▸ **Written instruction**
Reproduce the material that follows, please, but only from its first line to the line containing "of the cylinder", inclusive.

▸ **Given information**
___

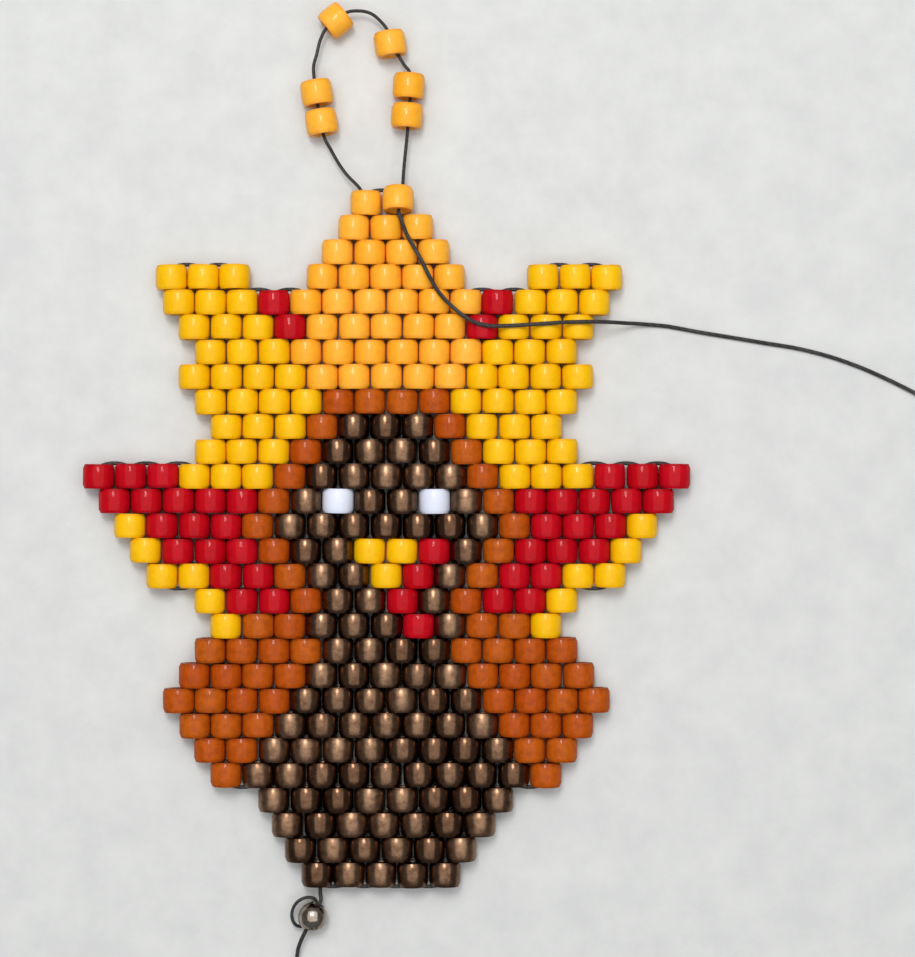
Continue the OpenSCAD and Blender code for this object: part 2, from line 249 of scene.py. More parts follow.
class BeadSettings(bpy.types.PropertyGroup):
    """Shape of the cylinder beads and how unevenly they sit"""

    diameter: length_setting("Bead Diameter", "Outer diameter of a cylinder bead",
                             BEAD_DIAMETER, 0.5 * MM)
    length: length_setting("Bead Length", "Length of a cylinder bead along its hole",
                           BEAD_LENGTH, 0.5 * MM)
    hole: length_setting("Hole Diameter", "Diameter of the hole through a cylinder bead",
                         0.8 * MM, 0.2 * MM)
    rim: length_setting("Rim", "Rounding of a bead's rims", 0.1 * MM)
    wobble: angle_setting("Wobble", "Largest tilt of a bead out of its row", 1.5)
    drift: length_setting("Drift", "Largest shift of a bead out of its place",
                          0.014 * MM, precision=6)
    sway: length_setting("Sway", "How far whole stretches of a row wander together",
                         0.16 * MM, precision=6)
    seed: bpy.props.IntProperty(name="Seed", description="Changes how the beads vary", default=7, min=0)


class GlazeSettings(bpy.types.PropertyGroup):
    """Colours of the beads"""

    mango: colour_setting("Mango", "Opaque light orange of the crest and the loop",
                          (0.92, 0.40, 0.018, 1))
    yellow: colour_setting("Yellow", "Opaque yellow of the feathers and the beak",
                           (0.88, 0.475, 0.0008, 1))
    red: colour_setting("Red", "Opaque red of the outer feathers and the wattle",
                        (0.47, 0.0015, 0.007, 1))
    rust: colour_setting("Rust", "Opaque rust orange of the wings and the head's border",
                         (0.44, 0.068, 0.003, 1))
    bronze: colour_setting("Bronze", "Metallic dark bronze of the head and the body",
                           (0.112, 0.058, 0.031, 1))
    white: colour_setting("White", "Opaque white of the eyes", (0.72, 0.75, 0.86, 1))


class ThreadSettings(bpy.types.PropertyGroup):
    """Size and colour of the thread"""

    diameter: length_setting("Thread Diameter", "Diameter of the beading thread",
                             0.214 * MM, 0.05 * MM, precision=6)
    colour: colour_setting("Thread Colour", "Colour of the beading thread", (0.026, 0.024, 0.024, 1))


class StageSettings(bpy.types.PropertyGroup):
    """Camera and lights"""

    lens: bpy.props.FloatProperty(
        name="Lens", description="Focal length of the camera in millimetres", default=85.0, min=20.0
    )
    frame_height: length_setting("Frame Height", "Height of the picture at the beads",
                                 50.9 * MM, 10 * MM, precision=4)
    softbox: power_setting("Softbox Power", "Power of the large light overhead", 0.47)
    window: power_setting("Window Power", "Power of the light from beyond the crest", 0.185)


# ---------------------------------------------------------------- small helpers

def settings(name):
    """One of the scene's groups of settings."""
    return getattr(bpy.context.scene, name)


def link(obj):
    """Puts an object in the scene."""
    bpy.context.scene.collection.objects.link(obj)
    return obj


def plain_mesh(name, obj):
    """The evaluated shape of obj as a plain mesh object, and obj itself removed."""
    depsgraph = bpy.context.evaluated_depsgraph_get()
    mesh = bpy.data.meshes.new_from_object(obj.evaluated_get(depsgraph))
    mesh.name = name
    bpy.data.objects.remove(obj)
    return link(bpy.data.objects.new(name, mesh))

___

▸ **Problem solution**
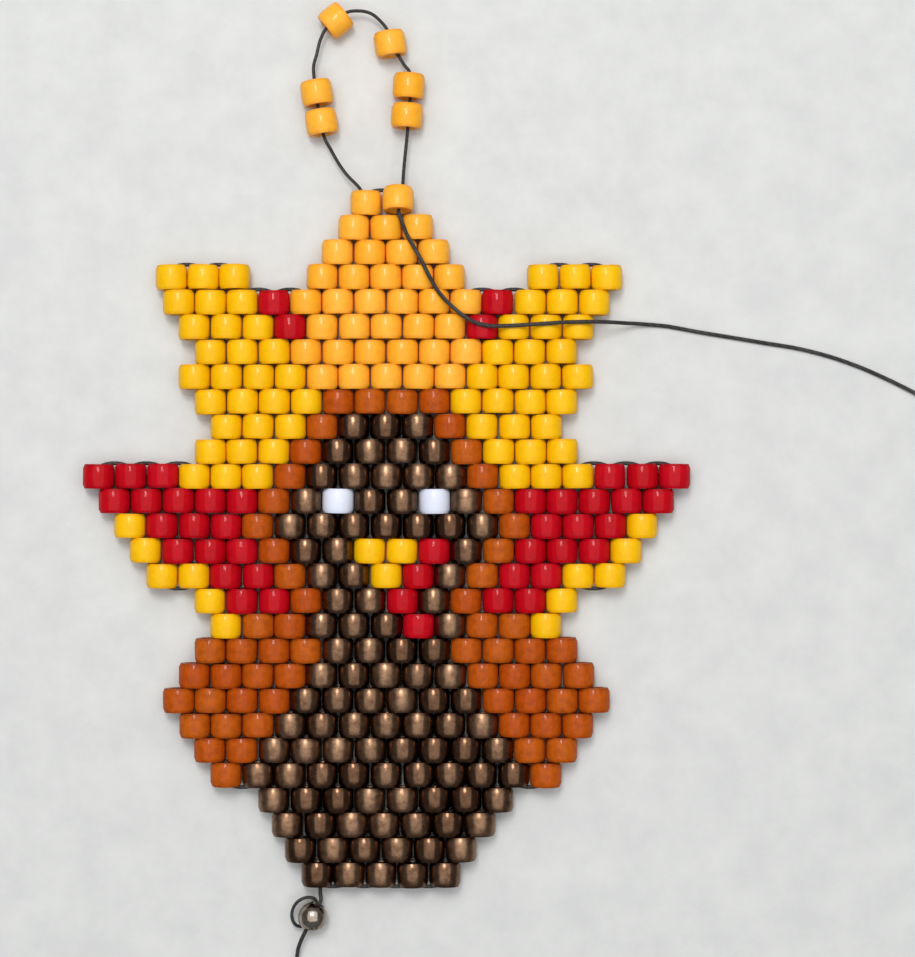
Continue the OpenSCAD and Blender code for this object: part 2, from line 249 of scene.py. More parts follow.
class BeadSettings(bpy.types.PropertyGroup):
    """Shape of the cylinder beads and how unevenly they sit"""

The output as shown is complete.